Fix for Slow IO Thread Startup
The CLR team has recently released a fix for slow startup of asynchronous IO threads that may affect WCF users. After startup, asynchronous IO threads are created at a slow pace to avoid spikes in the number of threads. Having extra idle threads consume system resources needlessly. Having too few available threads creates a performance bottleneck as requests take longer to process and there is a delay in spinning up new threads.
Calling ThreadPool.SetMinThreads is supposed to preserve a minimum number of worker threads (the second parameter represents the number of idle asynchronous IO threads that will be maintained). However, the problem is that the application may still wait while the CLR tries to create more threads.
The published fix doesn't provide a diagnosis for WCF users but here's what I've come up with.
Symptoms to diagnose the problem are if you see all of the following:
- Server throughput scales up slowly during a spike in simultaneous requests
There is idle CPU time
- Tracing the thread context switches shows significant lag in starting a completion port thread
- You've called SetMinThreads with a sufficient number of threads to handle all of the requests
- SetMinThreads returned true (made the requested change)

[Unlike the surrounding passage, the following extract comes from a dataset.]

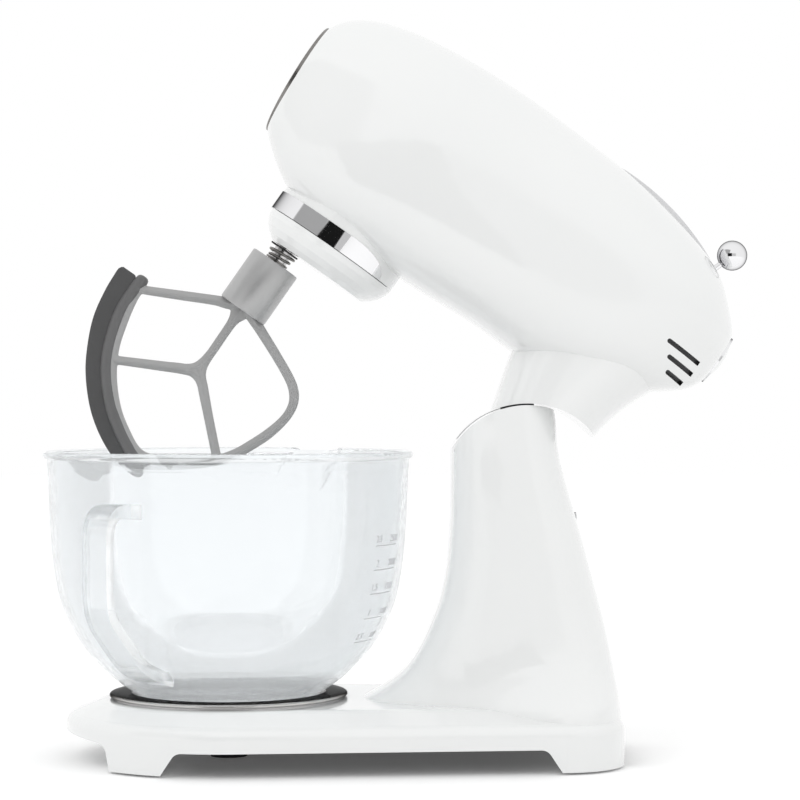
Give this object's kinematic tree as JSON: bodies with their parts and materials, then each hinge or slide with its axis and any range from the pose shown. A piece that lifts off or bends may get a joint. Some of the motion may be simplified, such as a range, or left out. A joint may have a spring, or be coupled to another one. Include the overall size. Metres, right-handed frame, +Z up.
{
  "type": "stand mixer",
  "caption": "Tilt-head stand mixer, head raised, with a clear glass bowl on a locking seat, a flat beater with a flexible edge, planetary drive, motor, speed lever and capped accessory hub.",
  "frame": {"origin": "on the worktop under the bowl's axis, in the middle of the centre foot's underside, on the mixer's middle plane", "axes": "+Z up, -X towards the mixer's front, +X towards the pedestal at its rear, +Y across to the right when seen from the front"},
  "size_m": [0.4564, 0.2598, 0.4771],
  "materials": {
    "white_enamel": "glossy white enamel",
    "chrome": "polished chrome plate",
    "steel": "turned or stamped steel",
    "ring_steel": "brushed stainless steel",
    "gear_steel": "machined gear steel",
    "cast_iron": "as cast, machined seats",
    "aluminium": "die cast, machined",
    "beater_grey": "grey coated casting",
    "soft_grey": "soft matt grey",
    "black_rubber": "moulded black rubber",
    "black_plastic": "moulded black, fine grain",
    "white_plastic": "moulded white",
    "glass": "clear pressed glass",
    "copper": "varnished copper wire",
    "brass": "turned brass",
    "bronze": "sintered bronze",
    "laminate": "stacked steel sheets",
    "carbon": "pressed carbon",
    "board": "green circuit board"
  },
  "bodies": {
    "stand": {"base_casting": "white_enamel", "base_cover": "black_plastic", "rubber_feet": "black_rubber", "foot_screws": "steel", "hinge_pin": "steel", "bowl_seat": "ring_steel", "seat_screws": "steel", "lock_spring": "steel", "cord_grommet": "black_rubber"},
    "lock": {"lock_button": "chrome"},
    "head": {"head_shell": "white_enamel", "neck_casting": "white_enamel", "nose_ring": "chrome", "hub_socket": "aluminium", "rear_ring": "chrome", "rear_cap": "white_enamel", "vent_grilles": "black_plastic", "speed_strip": "chrome", "speed_sensor": "black_plastic", "control_board": "board", "hinge_tongue": "cast_iron", "tongue_bolts": "steel", "slot_shield": "black_plastic", "hinge_bushes": "bronze", "chrome_band": "chrome", "ring_gear": "gear_steel", "gear_case": "aluminium", "gear_case_screws": "steel", "main_bearings": "steel", "motor_stator": "laminate", "field_coils": "copper", "motor_brackets": "aluminium", "motor_bearings": "steel", "motor_bolts": "steel", "motor_brushes": "carbon", "accessory_bearing": "steel"},
    "cap": {"hub_cap": "white_enamel"},
    "lever": {"lever_stem": "chrome", "lever_ball": "chrome", "lever_carriage": "black_plastic"},
    "planetary": {"planetary_dish": "white_enamel", "main_shaft": "gear_steel", "crown_gear": "gear_steel", "shaft_bushes": "bronze"},
    "beater_drive": {"beater_shaft": "ring_steel", "planet_gear": "gear_steel", "drive_pin": "steel", "shaft_washer": "soft_grey", "shaft_spring": "steel"},
    "beater": {"beater_frame": "beater_grey", "beater_wiper": "soft_grey"},
    "rotor": {"rotor_shaft": "gear_steel", "rotor_core": "laminate", "rotor_windings": "copper", "commutator": "brass", "motor_fan": "black_plastic"},
    "accessory_drive": {"accessory_shaft": "gear_steel"},
    "bowl": {"bowl_glass": "glass", "bowl_handle": "glass", "bowl_ring": "ring_steel"}
  },
  "joints": [
    {"name": "head_tilt", "type": "hinge", "parent": "stand", "child": "head", "pos_m": [0.1918, 0, 0.1732], "axis": [0, 1, 0], "range_deg": [-35, 0]},
    {"name": "lock_press", "type": "slide", "parent": "stand", "child": "lock", "axis": [-1, 0, 0], "range_m": [0, 0.004], "stiffness_N_per_m": 800, "springref_m": -0.004, "deforming": ["lock_spring"]},
    {"name": "hub_cap_hinge", "type": "hinge", "parent": "head", "child": "cap", "pos_m": [0.06315, 0, 0.46709], "axis": [0, 1, 0], "range_deg": [0, 100]},
    {"name": "lever_slide", "type": "hinge", "parent": "head", "child": "lever", "pos_m": [0.1648, 0, 0.23715], "axis": [0, -1, 0], "range_deg": [0, 28]},
    {"name": "planetary_spin", "type": "hinge", "parent": "head", "child": "planetary", "pos_m": [0.11143, 0, 0.39281], "axis": [0.5736, 0, 0.8192], "continuous": true},
    {"name": "beater_spin", "type": "hinge", "parent": "planetary", "child": "beater_drive", "pos_m": [0.03671, 0, 0.32916], "axis": [0.5736, 0, 0.8192], "continuous": true},
    {"name": "beater_press", "type": "slide", "parent": "beater_drive", "child": "beater", "axis": [0.5736, 0, 0.8192], "range_m": [0, 0.003], "stiffness_N_per_m": 1500, "springref_m": -0.004, "deforming": ["shaft_spring"]},
    {"name": "rotor_spin", "type": "hinge", "parent": "head", "child": "rotor", "pos_m": [0.11143, 0, 0.39281], "axis": [0.8192, 0, -0.5736], "continuous": true},
    {"name": "accessory_spin", "type": "hinge", "parent": "head", "child": "accessory_drive", "pos_m": [0.11143, 0, 0.39281], "axis": [-0.8192, 0, 0.5736], "continuous": true},
    {"name": "bowl_twist", "type": "hinge", "parent": "stand", "child": "bowl", "pos_m": [0, 0, 0.025], "axis": [0, 0, 1], "range_deg": [0, 30]}
  ],
  "couplings": [
    {"joint": "beater_spin", "follows": "planetary_spin", "ratio": -3.5},
    {"joint": "rotor_spin", "follows": "planetary_spin", "ratio": 4},
    {"joint": "accessory_spin", "follows": "planetary_spin", "ratio": 4}
  ]
}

This issue is probably not the problem if any of the following are true:
- Only the first call on a connection is slow
Server throughput does not eventually scale up to match the request load
- The CPU use is 100%
- Thread traces shows the worker threads blocked on anything besides startup
- The minimum number of asynchronous IO threads is too small to handle the request load
- SetMinThreads returned false (failed to make the requested change)
You can get the fix from KB article 976898.